The GitLab UI will show you that your merge request can’t be merged because there are conflicts.

One way to resolve this is with the GitLab UI using the “Resolve Conflicts” button.

Another way is to use your local version of the branch to make new changes from main into your branch locally, and then push those new changes.

A more advanced solution can locally use the git rebase command to re-play all the changes in your branch as if they were applied after the newest version of main was created. This is a fairly complex operation though, and we don’t recommend using it until you are more comfortable with git.

  1. Suppose that we knew our project was in a working state when we made a commit with the message: Commit 1. How might we temporarily put our local repository in the same state as it was when we made that commit? How might we identify what changes we’ve made since then?
Solutions

Just like you can checkout a particular branch, you can also checkout a particular commit.

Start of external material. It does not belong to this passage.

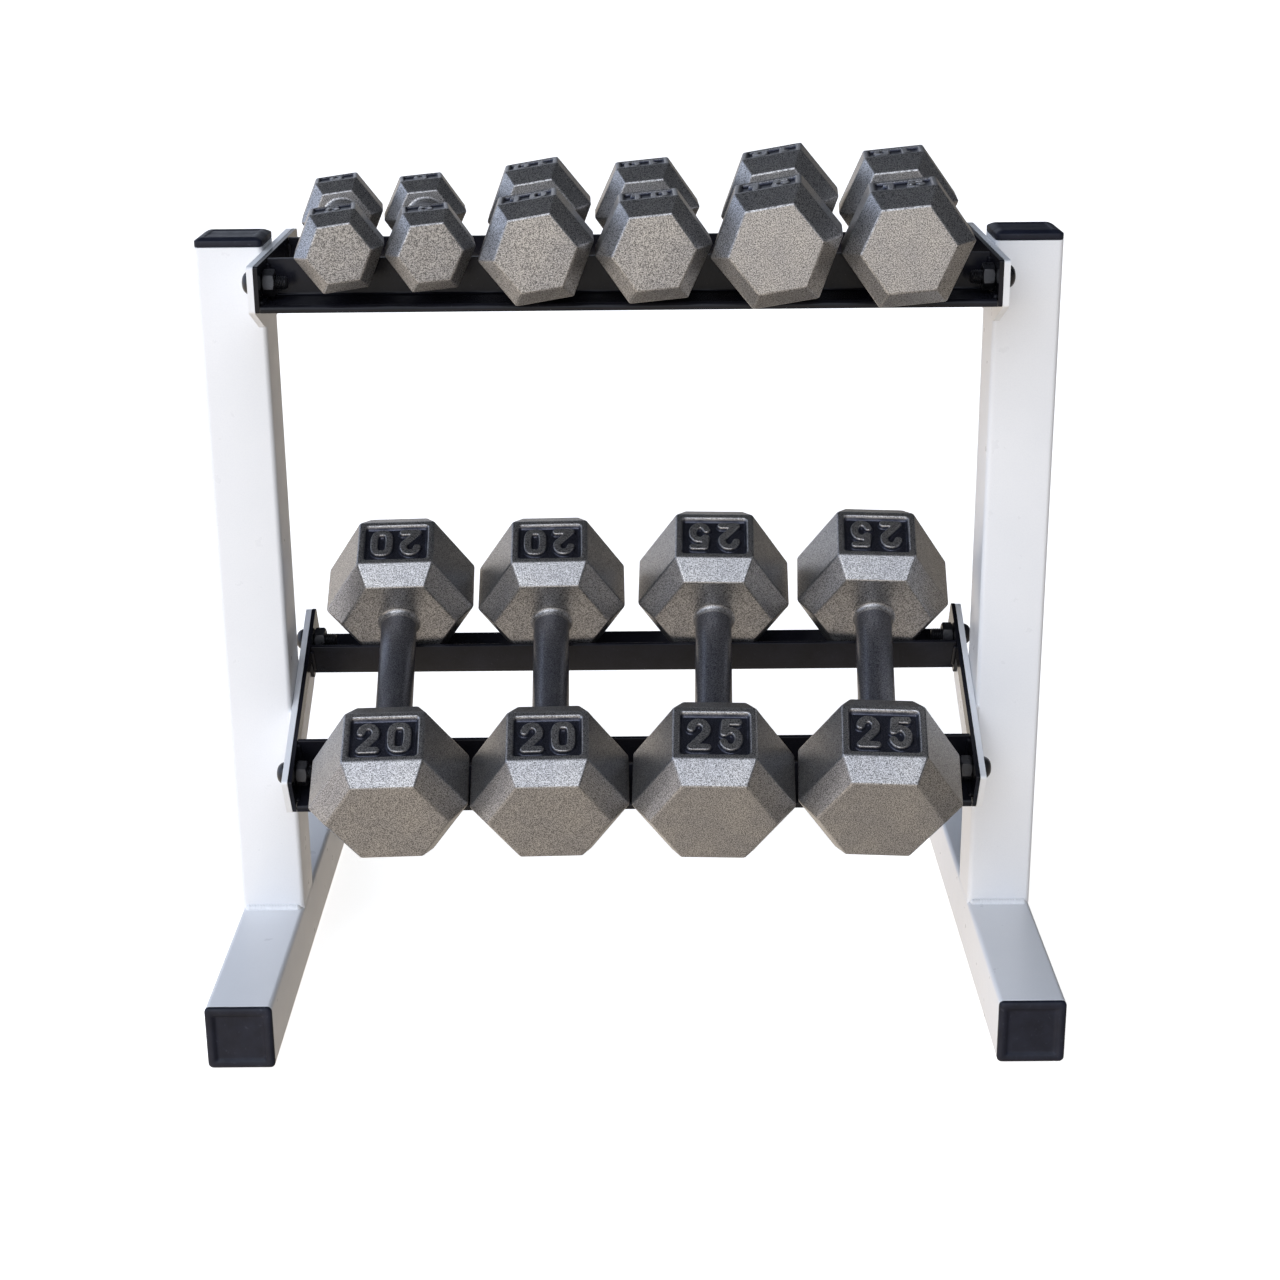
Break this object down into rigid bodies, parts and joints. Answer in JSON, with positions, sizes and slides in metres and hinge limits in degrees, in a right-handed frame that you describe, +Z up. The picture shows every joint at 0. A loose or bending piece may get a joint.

When you type git log, it shows a “commit hash” next to each commit that uniquely identifies the commit.

When you checkout a particular commit, you will likely end up in a “Detached HEAD” state. This means HEAD (which is the current commit you are referencing) is not currently on a named branch.

If you want to compare this commit to another, one way is to say git diff HEAD main which will compare the current HEAD to the main branch.

  1. What does git diff do?
Solutions

The git diffcommand shows the code changes between two commits or between the current repository and an earlier commit. This command executes a diff function against a Git data source. We can view the lines that have been removed from our original file, as well as any lines that have been added or modified.